GOAL> Beginning with the first line below, please repeat the material exactly, ending with the line that includes "inner corners rounded.".

DATA EXCERPT>
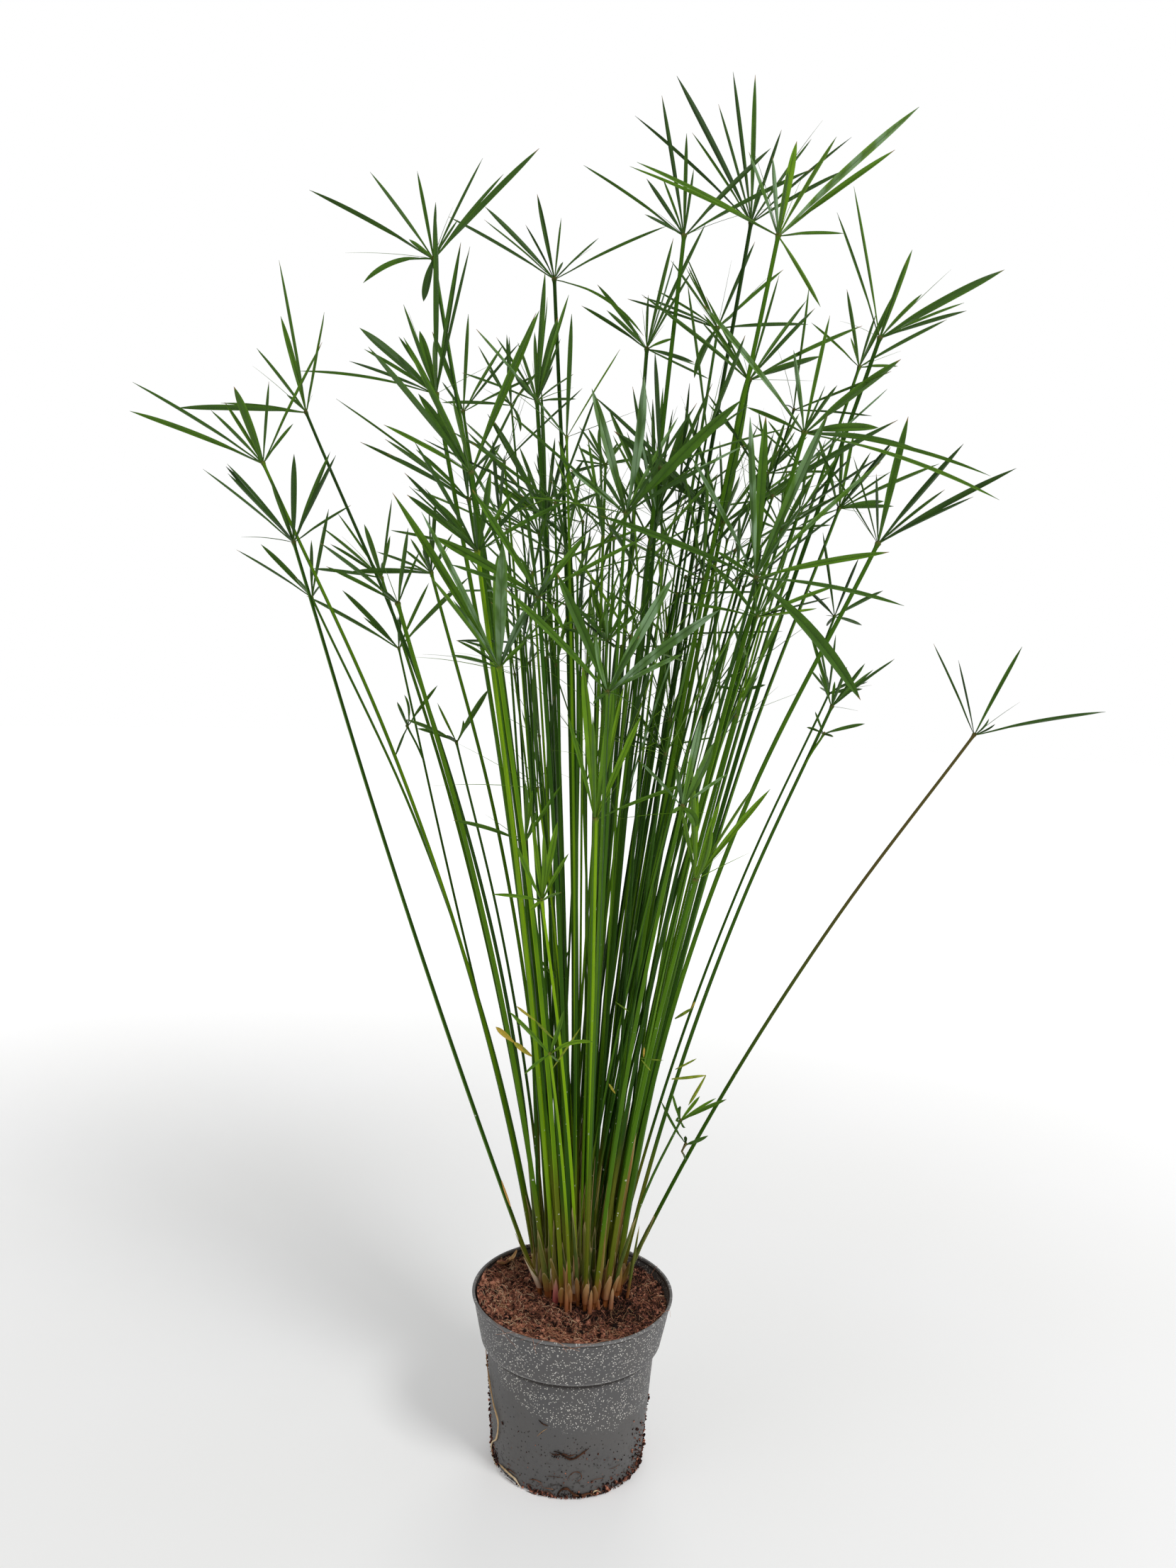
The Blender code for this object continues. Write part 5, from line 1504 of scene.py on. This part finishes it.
@dataclass(frozen=True)
class DeadLeaf:
    """The curled dead leaf on the soil at the back left."""

    length: float = 35 * MM
    width: float = 9.6 * MM
    curl: float = math.radians(110)
    thickness: float = 0.4 * MM
    stations: int = 34
    strips: int = 9

    def build(self) -> None:
        """Makes the leaf's piece, with its middle where its solid's is."""
        low, high = (np.array(corner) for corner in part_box("dry_leaf"))
        middle = (low + high) / 2
        heading = math.atan2(middle[1], middle[0]) + math.pi / 2
        ahead = np.array([math.cos(heading), math.sin(heading), 0.0])
        beside = unit(np.cross(UP, ahead) + UP * 0.5)
        radius = self.length / self.curl
        along = np.linspace(-1, 1, self.stations)[:, None]
        across = np.linspace(-1, 1, self.strips)
        bend = along * self.curl / 2
        wave = np.sin(along * 9 + across * 2) * 0.7 * MM * abs(across)
        half = self.width / 2 * (1 - 0.93 * abs(along) ** 2.6)
        rise = radius * (1 - np.cos(bend)) + 1.8 * MM * across**2 * half / half.max() + wave
        places = (ahead * (radius * np.sin(bend))[..., None] + beside * (half * across)[..., None]
                  + UP * rise[..., None])
        down = UP * self.thickness
        rings = np.concatenate([places, places[:, ::-1] - down], axis=1)
        rings += middle - (rings.min((0, 1)) + rings.max((0, 1))) / 2
        skin = Skin()
        skin.loft(rings, tone=0.50 + 0.25 * np.concatenate([abs(across), abs(across)]))
        skin.piece("curled_dead_leaf", [DRY_FINISH.material()], "dry_leaf", "dry_leaf", crease=50)


# ---- pot


def rounded(corners: Sequence[Pair], radius: float, steps: int = 4) -> list[Pair]:
    """An open outline with its inner corners rounded.

    Args:
        corners: Its corners.
        radius: How far from a corner its rounding starts, where the sides are long enough.
        steps: How many points a rounding has.

    Returns:
        The outline's points.
    """
    path = [Vector(corner) for corner in corners]
    outline = [path[0]]
    for before, corner, after in zip(path, path[1:], path[2:]):
        reach = min(radius, (corner - before).length * 0.45, (after - corner).length * 0.45)
        start = corner + (before - corner).normalized() * reach
        end = corner + (after - corner).normalized() * reach
        for step in range(steps):
            share = step / (steps - 1)
            outline.append(start.lerp(corner, share).lerp(corner.lerp(end, share), share))
    return [tuple(point) for point in outline + [path[-1]]]


def turned_rings(outline: Sequence[Pair], sides: int) -> Array:
    """Rings of a turned shape.

    Args:
        outline: Its radii and heights, from the middle of its top over its outside to the middle of its base.
        sides: How many sides it has.

    Returns:
        Its places from the last ring to the first, by ring and corner.
    """
    turns = np.arange(sides) * TURN / sides
    return np.array([[(radius * math.cos(turn), radius * math.sin(turn), height) for turn in turns]
                     for radius, height in reversed(outline)])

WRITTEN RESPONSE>
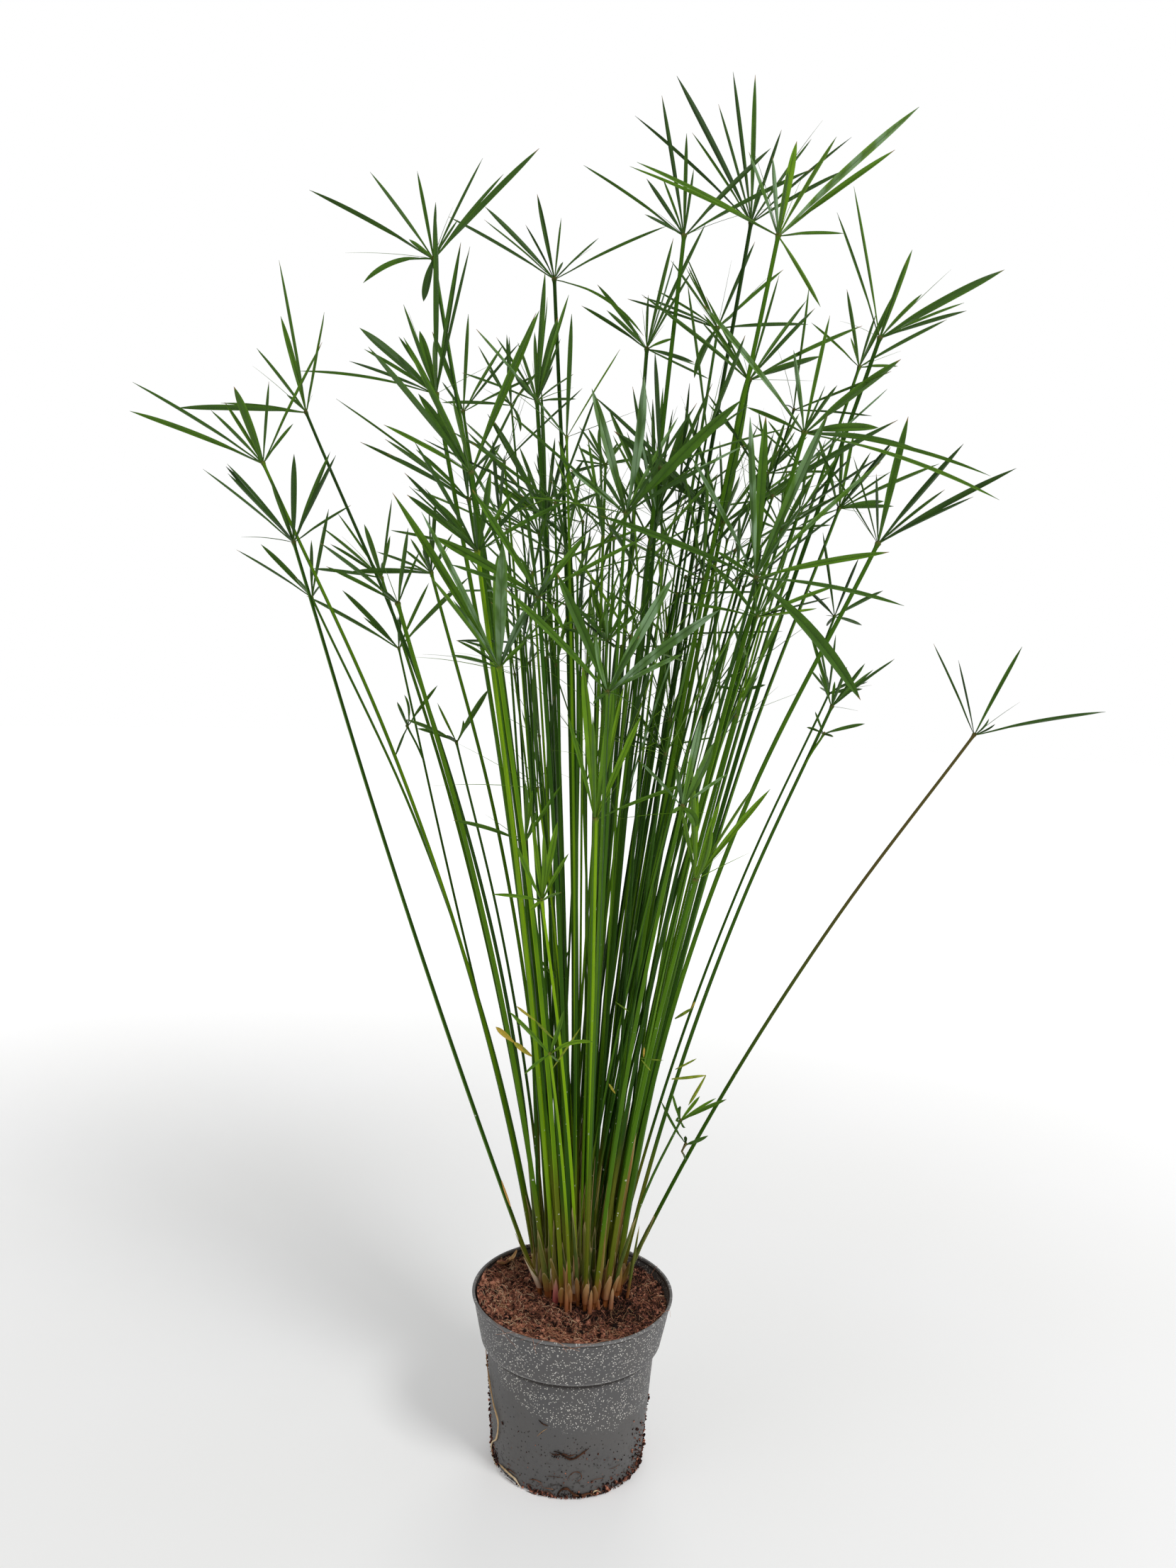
The Blender code for this object continues. Write part 5, from line 1504 of scene.py on. This part finishes it.
@dataclass(frozen=True)
class DeadLeaf:
    """The curled dead leaf on the soil at the back left."""

    length: float = 35 * MM
    width: float = 9.6 * MM
    curl: float = math.radians(110)
    thickness: float = 0.4 * MM
    stations: int = 34
    strips: int = 9

    def build(self) -> None:
        """Makes the leaf's piece, with its middle where its solid's is."""
        low, high = (np.array(corner) for corner in part_box("dry_leaf"))
        middle = (low + high) / 2
        heading = math.atan2(middle[1], middle[0]) + math.pi / 2
        ahead = np.array([math.cos(heading), math.sin(heading), 0.0])
        beside = unit(np.cross(UP, ahead) + UP * 0.5)
        radius = self.length / self.curl
        along = np.linspace(-1, 1, self.stations)[:, None]
        across = np.linspace(-1, 1, self.strips)
        bend = along * self.curl / 2
        wave = np.sin(along * 9 + across * 2) * 0.7 * MM * abs(across)
        half = self.width / 2 * (1 - 0.93 * abs(along) ** 2.6)
        rise = radius * (1 - np.cos(bend)) + 1.8 * MM * across**2 * half / half.max() + wave
        places = (ahead * (radius * np.sin(bend))[..., None] + beside * (half * across)[..., None]
                  + UP * rise[..., None])
        down = UP * self.thickness
        rings = np.concatenate([places, places[:, ::-1] - down], axis=1)
        rings += middle - (rings.min((0, 1)) + rings.max((0, 1))) / 2
        skin = Skin()
        skin.loft(rings, tone=0.50 + 0.25 * np.concatenate([abs(across), abs(across)]))
        skin.piece("curled_dead_leaf", [DRY_FINISH.material()], "dry_leaf", "dry_leaf", crease=50)


# ---- pot


def rounded(corners: Sequence[Pair], radius: float, steps: int = 4) -> list[Pair]:
    """An open outline with its inner corners rounded.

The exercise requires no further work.